** OBJECTIVE **
Each line that holds the word "code" counts once; give the total number of such lines and nothing else.

** EXCERPTED RECORDS **
◇ ◇ ◇ ◇ ◇
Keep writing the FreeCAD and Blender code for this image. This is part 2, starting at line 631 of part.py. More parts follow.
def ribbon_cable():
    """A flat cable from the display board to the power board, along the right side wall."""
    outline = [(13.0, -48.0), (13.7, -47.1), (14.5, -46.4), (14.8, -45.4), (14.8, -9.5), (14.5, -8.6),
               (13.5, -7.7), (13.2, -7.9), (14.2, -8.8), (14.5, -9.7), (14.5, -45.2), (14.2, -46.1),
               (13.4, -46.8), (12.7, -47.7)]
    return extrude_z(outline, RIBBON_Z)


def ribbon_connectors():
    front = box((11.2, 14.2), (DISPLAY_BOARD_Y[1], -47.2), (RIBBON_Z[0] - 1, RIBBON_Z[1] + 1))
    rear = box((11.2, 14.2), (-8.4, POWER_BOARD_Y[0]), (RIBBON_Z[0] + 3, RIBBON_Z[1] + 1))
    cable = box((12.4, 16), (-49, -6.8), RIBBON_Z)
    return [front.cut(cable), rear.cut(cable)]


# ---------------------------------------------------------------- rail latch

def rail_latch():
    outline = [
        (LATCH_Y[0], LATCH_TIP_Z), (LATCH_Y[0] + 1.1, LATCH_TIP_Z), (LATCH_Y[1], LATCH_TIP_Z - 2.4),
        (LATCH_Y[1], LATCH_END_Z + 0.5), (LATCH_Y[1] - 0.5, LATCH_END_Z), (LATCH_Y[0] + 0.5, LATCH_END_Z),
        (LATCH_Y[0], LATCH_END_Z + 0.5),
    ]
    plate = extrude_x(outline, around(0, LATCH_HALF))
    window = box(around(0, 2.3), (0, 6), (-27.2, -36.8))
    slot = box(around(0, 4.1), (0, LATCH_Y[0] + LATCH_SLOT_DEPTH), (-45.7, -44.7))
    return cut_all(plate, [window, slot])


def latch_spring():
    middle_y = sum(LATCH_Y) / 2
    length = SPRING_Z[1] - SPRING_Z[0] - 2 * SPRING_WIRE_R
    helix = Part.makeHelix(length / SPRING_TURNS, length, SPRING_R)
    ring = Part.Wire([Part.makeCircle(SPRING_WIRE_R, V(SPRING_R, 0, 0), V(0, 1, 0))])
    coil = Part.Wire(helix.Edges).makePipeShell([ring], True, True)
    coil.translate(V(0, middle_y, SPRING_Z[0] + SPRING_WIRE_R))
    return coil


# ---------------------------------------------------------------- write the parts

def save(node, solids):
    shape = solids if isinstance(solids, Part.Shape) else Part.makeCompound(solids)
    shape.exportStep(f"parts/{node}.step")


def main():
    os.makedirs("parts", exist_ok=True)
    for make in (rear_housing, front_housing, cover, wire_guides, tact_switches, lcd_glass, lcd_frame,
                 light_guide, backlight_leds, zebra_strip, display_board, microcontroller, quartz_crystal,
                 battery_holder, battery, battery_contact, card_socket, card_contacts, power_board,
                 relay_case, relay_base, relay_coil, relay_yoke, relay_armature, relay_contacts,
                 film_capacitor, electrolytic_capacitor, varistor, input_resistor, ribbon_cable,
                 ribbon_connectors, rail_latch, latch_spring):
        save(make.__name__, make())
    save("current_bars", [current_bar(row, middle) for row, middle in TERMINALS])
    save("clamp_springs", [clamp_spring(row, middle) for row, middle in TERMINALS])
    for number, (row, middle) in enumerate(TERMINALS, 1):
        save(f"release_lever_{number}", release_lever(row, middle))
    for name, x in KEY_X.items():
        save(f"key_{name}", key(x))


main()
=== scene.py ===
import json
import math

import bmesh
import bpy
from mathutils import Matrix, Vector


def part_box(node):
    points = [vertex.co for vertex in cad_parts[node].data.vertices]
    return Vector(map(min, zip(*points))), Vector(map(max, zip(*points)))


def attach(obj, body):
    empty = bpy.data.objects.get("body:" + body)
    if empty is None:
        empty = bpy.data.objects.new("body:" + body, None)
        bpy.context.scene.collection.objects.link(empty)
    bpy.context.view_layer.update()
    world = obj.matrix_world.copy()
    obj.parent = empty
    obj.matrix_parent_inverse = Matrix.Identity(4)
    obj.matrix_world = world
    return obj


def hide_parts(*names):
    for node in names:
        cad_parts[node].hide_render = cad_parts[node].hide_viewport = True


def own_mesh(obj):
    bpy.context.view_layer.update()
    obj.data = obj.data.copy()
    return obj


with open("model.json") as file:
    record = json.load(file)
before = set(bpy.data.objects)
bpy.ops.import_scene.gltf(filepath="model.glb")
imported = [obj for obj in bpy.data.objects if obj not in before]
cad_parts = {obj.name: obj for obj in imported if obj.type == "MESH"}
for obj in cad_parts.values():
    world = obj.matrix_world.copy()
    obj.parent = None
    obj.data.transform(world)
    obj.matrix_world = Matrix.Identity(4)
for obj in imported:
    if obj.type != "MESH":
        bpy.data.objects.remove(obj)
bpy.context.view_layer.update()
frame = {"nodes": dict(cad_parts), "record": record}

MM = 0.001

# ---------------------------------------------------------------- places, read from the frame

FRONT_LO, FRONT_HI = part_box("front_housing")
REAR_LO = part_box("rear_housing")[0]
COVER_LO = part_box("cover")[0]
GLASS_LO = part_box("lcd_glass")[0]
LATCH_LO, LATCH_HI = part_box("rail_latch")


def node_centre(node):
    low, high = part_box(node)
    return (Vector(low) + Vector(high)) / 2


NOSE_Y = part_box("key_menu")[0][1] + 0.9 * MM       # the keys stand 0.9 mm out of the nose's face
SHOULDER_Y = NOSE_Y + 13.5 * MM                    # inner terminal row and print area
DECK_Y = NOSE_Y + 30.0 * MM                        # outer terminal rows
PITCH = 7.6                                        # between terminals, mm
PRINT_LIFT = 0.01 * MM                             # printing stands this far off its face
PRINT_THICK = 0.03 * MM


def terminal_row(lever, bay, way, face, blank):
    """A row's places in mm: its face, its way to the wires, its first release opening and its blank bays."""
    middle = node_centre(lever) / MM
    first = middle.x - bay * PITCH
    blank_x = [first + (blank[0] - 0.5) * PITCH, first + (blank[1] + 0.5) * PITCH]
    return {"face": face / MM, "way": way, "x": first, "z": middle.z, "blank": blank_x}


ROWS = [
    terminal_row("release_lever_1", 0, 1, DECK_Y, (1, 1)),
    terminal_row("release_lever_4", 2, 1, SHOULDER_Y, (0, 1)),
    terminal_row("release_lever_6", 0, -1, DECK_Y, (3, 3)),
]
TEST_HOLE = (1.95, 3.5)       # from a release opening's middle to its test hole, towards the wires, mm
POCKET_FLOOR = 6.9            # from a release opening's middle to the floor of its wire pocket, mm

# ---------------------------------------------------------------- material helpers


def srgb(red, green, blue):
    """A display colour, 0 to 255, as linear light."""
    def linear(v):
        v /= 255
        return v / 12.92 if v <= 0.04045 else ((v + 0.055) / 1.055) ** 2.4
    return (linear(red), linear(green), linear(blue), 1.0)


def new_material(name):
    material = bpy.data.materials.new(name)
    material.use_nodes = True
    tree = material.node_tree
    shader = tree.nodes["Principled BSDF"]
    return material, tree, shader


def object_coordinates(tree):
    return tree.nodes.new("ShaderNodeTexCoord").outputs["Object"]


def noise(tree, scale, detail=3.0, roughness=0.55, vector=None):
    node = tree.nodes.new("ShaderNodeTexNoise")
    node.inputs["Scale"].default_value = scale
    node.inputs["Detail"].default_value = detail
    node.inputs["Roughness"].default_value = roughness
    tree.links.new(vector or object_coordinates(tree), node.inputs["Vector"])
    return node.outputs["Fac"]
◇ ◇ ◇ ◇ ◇
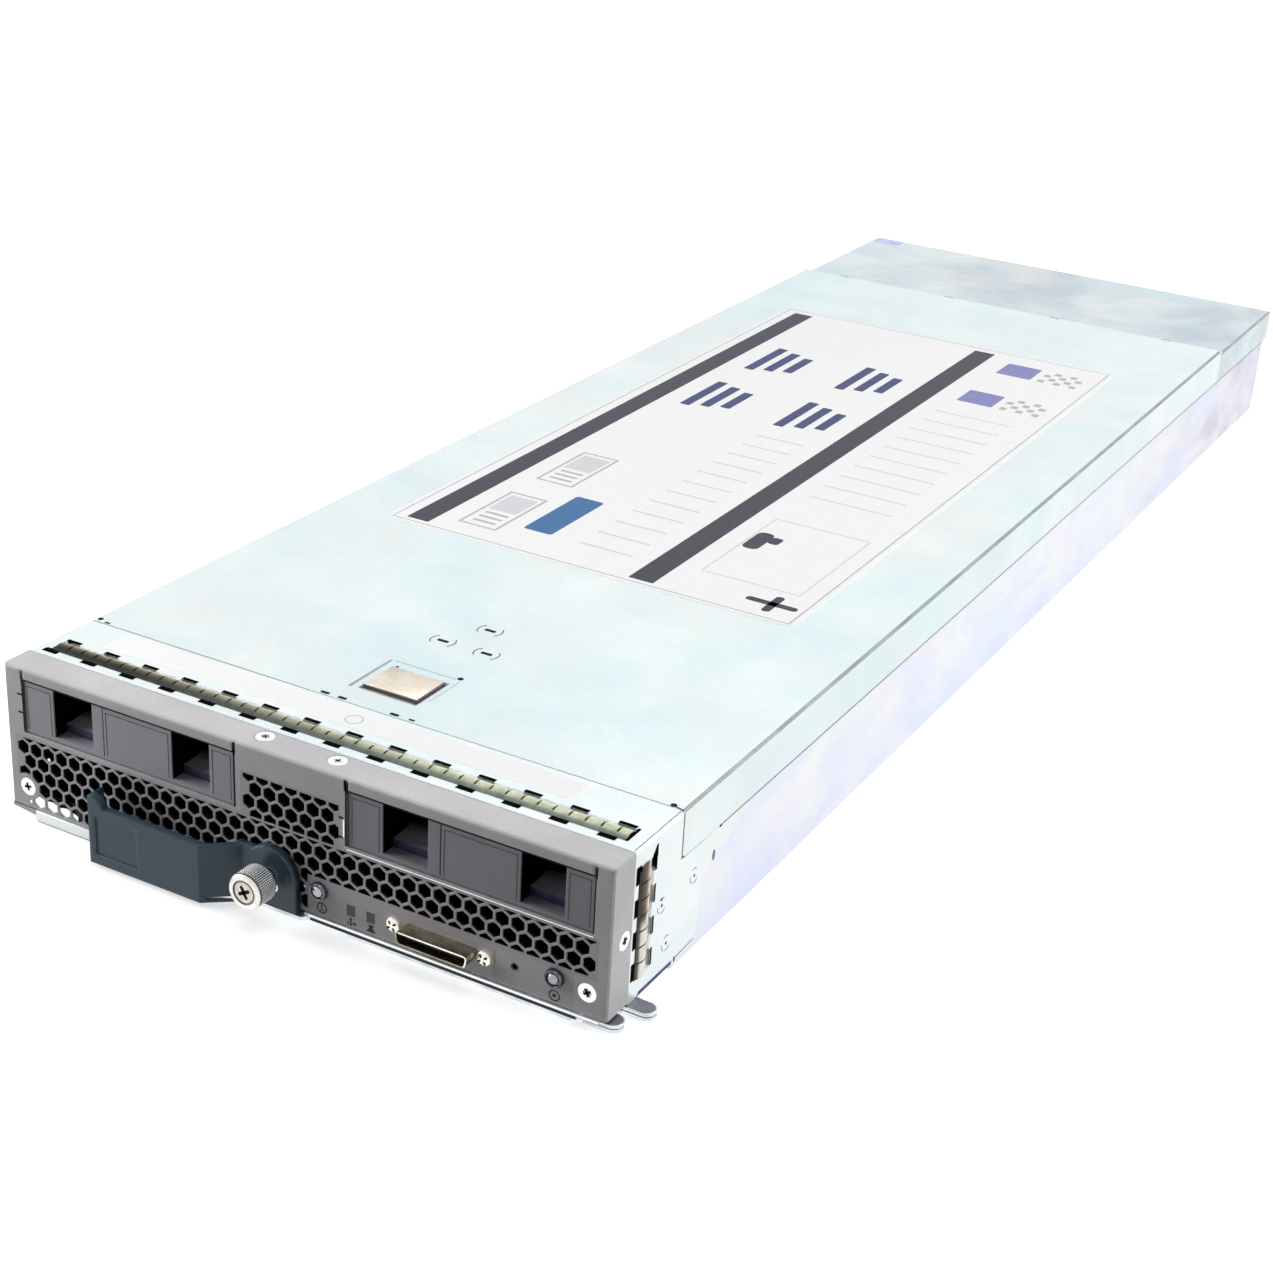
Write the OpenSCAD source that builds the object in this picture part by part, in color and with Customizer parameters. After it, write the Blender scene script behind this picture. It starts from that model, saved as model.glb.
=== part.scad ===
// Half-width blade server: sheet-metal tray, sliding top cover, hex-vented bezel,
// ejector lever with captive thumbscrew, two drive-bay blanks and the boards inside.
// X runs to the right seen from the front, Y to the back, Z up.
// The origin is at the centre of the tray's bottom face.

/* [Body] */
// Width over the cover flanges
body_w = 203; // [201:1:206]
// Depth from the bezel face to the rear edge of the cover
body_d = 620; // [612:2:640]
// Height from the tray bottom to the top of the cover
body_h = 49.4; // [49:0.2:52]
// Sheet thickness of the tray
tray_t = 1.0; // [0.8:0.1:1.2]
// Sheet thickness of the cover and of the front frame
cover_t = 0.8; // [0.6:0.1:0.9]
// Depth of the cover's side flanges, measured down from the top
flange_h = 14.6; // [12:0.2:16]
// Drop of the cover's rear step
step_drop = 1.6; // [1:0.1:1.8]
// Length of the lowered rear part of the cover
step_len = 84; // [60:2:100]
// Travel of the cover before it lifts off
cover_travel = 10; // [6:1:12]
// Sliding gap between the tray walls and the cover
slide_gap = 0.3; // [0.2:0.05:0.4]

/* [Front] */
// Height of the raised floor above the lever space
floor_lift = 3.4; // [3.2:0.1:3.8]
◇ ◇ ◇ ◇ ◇
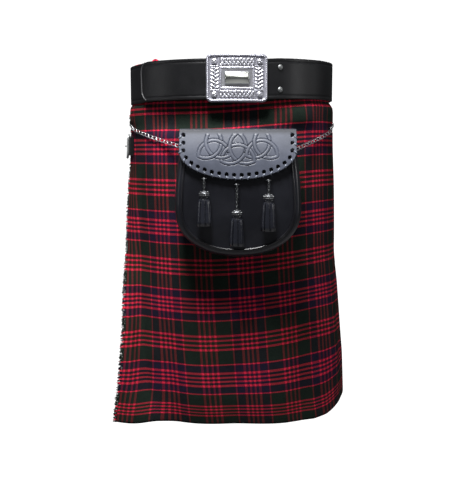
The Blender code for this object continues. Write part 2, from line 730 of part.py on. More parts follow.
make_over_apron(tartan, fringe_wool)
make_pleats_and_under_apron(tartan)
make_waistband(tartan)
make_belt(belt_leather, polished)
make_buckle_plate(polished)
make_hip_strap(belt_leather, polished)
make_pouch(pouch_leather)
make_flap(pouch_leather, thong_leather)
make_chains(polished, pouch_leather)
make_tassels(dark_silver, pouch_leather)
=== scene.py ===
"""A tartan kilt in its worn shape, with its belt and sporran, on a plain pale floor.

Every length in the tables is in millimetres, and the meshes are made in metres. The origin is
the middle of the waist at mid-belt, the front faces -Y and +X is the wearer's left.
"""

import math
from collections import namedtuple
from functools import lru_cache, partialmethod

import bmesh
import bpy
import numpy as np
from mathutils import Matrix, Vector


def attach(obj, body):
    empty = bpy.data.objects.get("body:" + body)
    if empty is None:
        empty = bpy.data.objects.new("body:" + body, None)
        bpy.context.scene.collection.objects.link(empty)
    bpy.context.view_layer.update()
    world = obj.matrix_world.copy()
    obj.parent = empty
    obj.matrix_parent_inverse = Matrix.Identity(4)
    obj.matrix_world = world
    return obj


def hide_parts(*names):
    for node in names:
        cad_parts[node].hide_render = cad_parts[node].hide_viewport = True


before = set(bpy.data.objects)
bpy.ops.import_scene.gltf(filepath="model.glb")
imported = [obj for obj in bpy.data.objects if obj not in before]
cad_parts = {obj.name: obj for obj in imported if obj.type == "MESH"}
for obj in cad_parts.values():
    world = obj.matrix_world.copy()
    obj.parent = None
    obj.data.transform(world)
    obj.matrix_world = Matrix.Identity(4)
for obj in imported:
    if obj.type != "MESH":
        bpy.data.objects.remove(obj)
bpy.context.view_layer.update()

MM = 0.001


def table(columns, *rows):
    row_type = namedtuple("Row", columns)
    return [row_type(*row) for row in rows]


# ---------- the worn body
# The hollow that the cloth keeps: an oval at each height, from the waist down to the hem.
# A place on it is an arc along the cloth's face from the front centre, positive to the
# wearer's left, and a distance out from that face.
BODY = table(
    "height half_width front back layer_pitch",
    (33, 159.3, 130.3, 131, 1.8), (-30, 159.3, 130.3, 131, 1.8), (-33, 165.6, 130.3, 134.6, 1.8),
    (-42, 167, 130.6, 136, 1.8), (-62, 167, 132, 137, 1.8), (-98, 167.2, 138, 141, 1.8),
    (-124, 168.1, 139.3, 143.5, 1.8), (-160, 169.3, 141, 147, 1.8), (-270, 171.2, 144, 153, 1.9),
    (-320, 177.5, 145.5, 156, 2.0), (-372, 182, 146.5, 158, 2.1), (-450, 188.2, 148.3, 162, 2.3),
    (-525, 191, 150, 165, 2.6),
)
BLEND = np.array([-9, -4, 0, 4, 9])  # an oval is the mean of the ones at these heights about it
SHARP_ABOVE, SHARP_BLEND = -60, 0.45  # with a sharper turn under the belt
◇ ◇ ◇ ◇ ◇
** RESPONSE FOR THIS EXERCISE **
2